Since official solution is easy to find,I will post an alternative approach:
Proof:Of course,we use induction.Base case is trivial
Denote the subsets of $ U$ are $ A_1,A_2,...A_{n-2}$
Firstly,We can simply assume $ |A_i|=2$ for all $ i,1\le i \le n-2$
Because if $ |A_i|>2$ we can choose a $ 2-element$ subset $ A_i'$ of $ A_i$,and replace $ A_i$ by $ A_i'$
Secondly if every element of $ U$ appears in $ A_1,A_2,...A_{n-2}$ at least twice
Then $ 2n-4=|A_1|+...+|A_{n-2}|\ge 2n$ A contradiction!

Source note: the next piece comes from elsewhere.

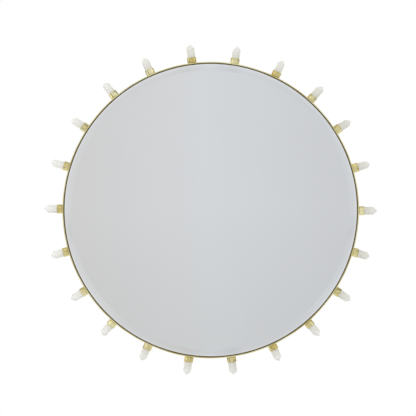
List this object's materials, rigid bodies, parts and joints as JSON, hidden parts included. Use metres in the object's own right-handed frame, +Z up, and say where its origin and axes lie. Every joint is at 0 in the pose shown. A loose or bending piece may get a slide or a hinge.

This implies one element(WLOG,let it be $ 1$) appears in $ A_1,A_2,...A_{n-2}$ exactly once or never
So we divided the problem into two cases
Case 1:$ 1$ doesn't appear in $ A_1,A_2,...A_{n-2}$
delete $ 1$ from $ U$ and applies induction hypothesis to $ U'$ and $ A_2,...,A_{n-2}$
We got an arrangement of $ 2,3,...,n$ splits $ A_2,...A_{n-2}$ and add $ 1$ between the elements of $ A_1$
get our result!
Case 2:$ 1$ appears in $ A_1,A_2,...A_{n-2}$ exaxtly once (WLOG,let $ 1$ appear in $ A_1=\{1,a\}$
delete $ 1$ from $ U$ and applies induction hypothesis to $ U'$ and $ A_2,...,A_{n-2}$
We got an arrangement of $ 2,3,...,n$ splits $ A_2,...A_{n-2}$ and add $ 1$ far away from $ a$
get our result!
QED